- _TASK INPUTS_:
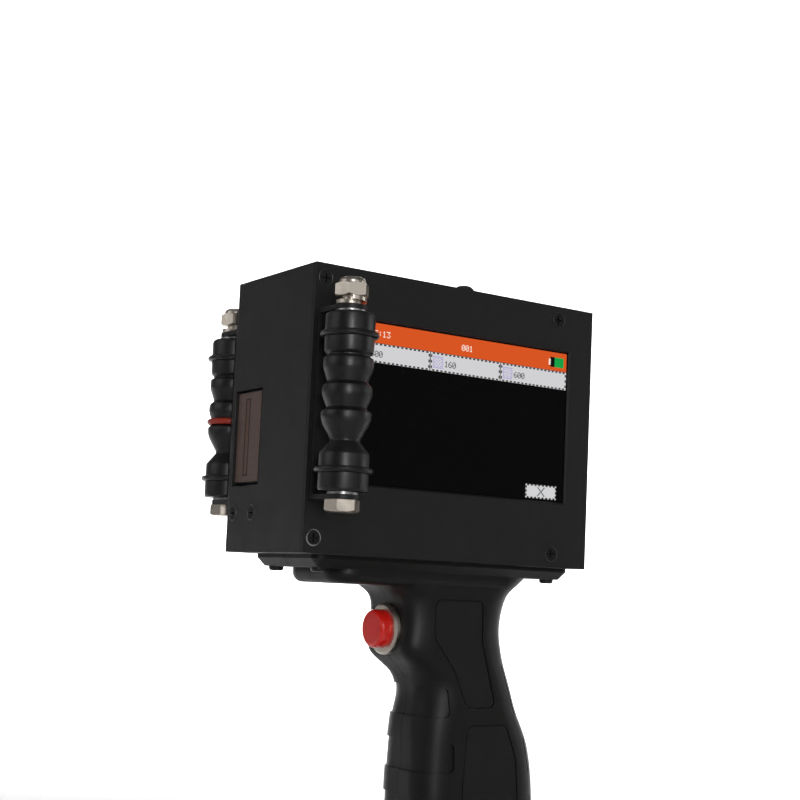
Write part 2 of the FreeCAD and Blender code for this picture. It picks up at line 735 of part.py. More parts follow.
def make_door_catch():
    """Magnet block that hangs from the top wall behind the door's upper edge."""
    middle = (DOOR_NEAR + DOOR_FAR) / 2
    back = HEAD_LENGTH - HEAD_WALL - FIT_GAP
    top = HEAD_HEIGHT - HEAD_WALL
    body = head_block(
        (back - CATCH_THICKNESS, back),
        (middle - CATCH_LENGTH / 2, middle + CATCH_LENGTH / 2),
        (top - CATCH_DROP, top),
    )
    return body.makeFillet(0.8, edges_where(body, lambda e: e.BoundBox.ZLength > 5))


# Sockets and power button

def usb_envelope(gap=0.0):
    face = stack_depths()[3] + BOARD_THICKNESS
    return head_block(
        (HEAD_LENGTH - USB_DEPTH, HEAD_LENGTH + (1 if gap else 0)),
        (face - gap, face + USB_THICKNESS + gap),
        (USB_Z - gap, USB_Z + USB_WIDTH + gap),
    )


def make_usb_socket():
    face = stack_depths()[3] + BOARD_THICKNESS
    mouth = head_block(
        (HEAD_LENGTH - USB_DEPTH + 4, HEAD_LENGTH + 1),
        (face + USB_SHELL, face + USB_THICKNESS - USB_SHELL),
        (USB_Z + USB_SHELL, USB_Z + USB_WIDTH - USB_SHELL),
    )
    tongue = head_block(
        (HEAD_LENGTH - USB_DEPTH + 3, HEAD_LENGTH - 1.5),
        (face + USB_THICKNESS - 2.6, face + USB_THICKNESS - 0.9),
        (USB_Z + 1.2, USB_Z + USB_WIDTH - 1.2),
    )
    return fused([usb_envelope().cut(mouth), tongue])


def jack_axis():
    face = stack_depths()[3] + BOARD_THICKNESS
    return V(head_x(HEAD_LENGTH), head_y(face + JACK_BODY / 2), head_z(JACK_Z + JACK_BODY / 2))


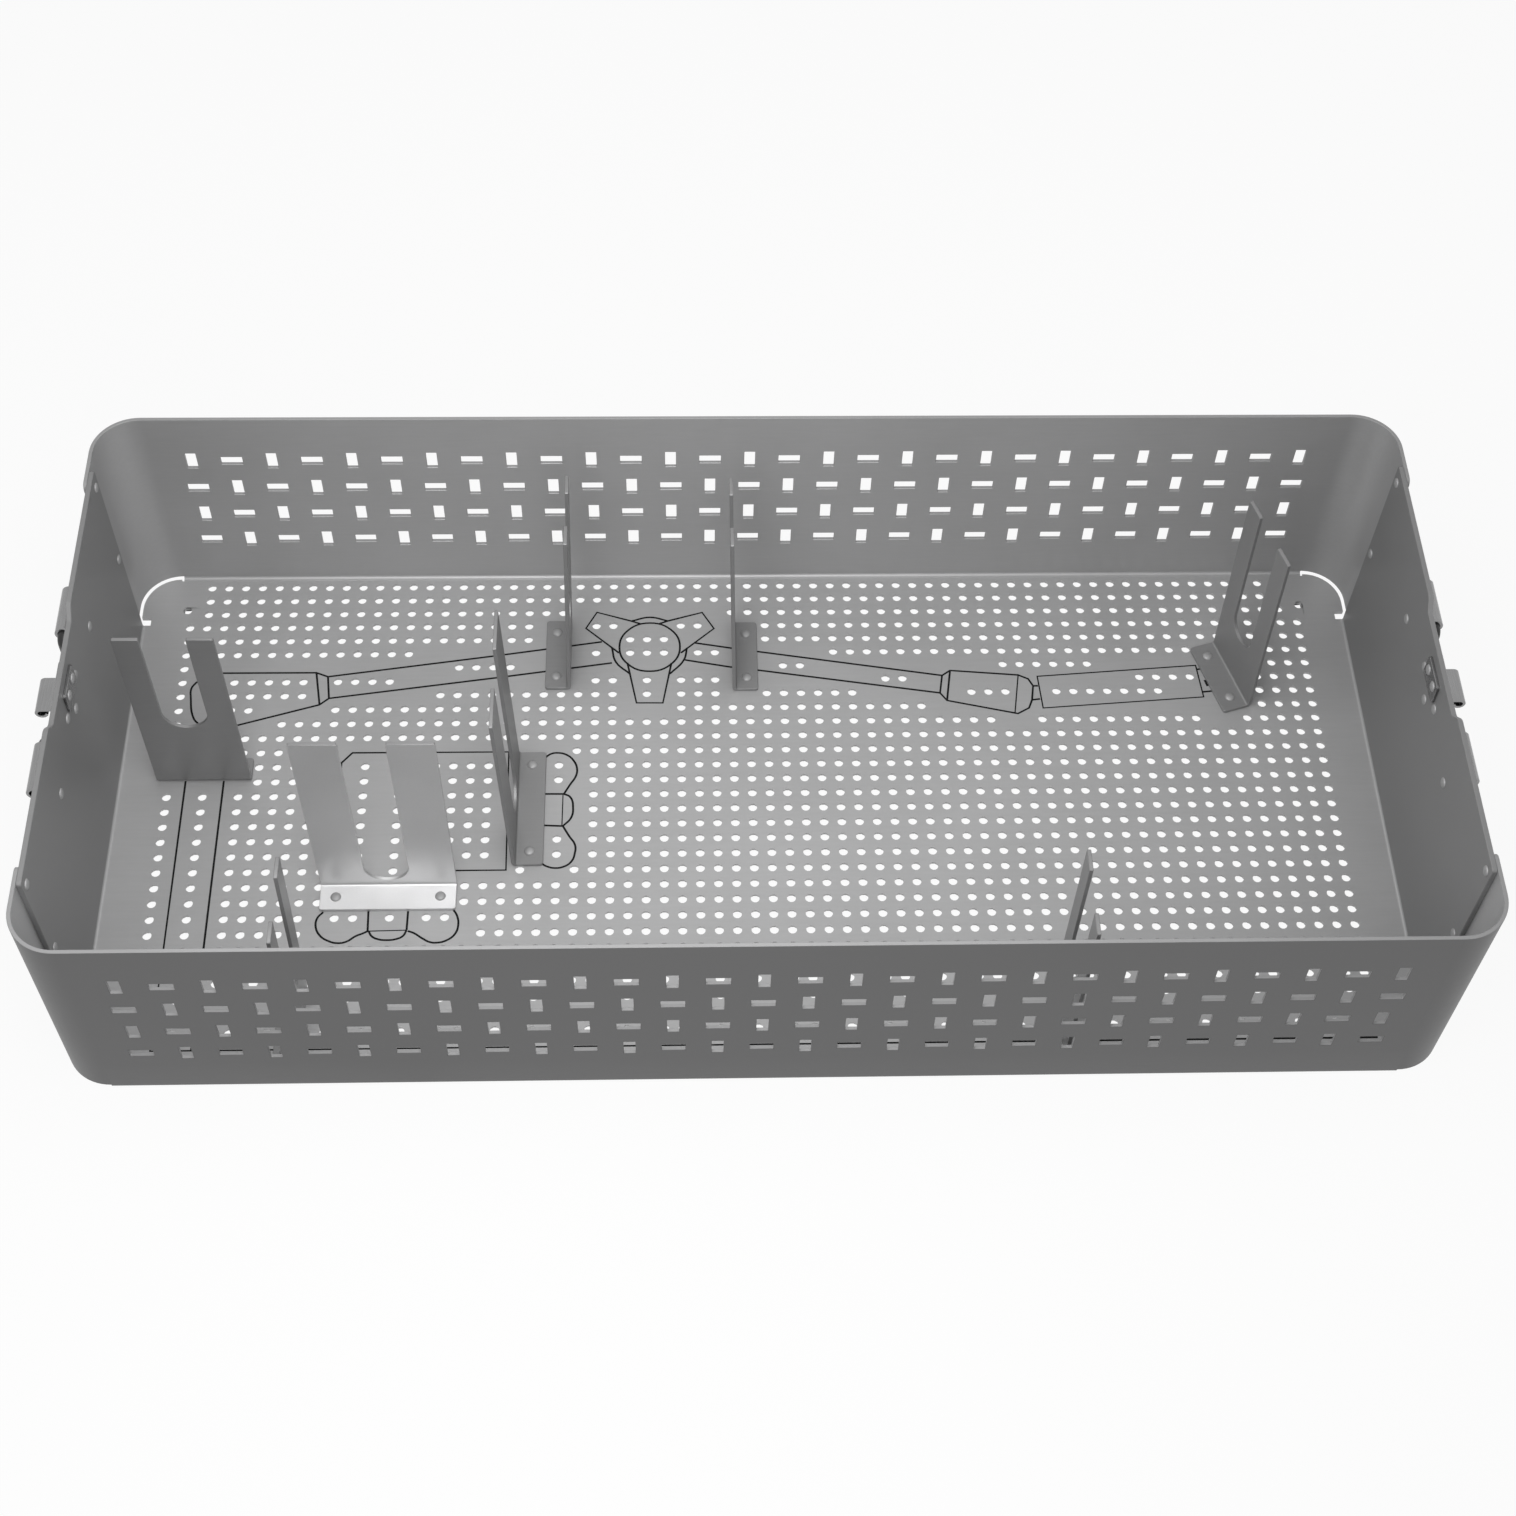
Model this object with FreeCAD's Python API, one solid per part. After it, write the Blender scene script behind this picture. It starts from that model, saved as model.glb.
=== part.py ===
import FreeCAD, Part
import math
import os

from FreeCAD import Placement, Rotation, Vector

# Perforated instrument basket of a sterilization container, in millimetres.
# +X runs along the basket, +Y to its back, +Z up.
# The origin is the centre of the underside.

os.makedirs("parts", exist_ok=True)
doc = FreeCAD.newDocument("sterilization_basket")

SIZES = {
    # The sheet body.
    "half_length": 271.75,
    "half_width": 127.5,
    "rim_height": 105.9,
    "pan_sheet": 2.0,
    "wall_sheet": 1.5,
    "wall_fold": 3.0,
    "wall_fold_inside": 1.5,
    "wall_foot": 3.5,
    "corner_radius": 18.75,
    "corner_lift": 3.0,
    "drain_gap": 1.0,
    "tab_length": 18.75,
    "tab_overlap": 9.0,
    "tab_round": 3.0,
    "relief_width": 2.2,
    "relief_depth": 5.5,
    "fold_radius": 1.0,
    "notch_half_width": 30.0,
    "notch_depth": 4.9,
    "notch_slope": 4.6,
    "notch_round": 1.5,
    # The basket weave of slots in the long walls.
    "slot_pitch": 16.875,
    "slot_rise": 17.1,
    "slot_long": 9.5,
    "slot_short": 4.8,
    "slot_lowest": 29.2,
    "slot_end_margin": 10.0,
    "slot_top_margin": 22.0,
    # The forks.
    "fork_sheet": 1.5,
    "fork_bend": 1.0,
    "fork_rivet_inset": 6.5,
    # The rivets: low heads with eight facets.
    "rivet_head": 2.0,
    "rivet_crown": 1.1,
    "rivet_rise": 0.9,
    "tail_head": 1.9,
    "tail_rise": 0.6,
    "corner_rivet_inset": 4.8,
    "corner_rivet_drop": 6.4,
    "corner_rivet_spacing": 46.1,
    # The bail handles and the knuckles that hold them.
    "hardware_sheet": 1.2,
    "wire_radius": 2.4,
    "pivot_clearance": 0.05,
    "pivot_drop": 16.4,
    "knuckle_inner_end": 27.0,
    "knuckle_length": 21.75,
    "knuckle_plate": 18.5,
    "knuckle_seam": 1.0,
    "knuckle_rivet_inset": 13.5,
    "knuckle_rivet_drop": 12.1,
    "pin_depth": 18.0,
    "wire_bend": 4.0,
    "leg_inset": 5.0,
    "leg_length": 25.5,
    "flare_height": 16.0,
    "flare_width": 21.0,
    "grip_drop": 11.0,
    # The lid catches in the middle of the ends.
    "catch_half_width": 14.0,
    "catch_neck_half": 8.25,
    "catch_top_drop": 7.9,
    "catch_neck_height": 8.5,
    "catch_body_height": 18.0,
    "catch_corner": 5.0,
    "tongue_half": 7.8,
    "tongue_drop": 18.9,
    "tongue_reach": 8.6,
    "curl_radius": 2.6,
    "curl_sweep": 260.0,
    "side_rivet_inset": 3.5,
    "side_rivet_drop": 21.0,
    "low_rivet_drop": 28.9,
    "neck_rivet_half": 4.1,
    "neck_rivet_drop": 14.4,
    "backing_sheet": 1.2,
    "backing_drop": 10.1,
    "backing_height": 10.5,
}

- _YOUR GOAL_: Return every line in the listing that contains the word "Blender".

- _WORKED SOLUTION_:
Write part 2 of the FreeCAD and Blender code for this picture. It picks up at line 735 of part.py. More parts follow.
Model this object with FreeCAD's Python API, one solid per part. After it, write the Blender scene script behind this picture. It starts from that model, saved as model.glb.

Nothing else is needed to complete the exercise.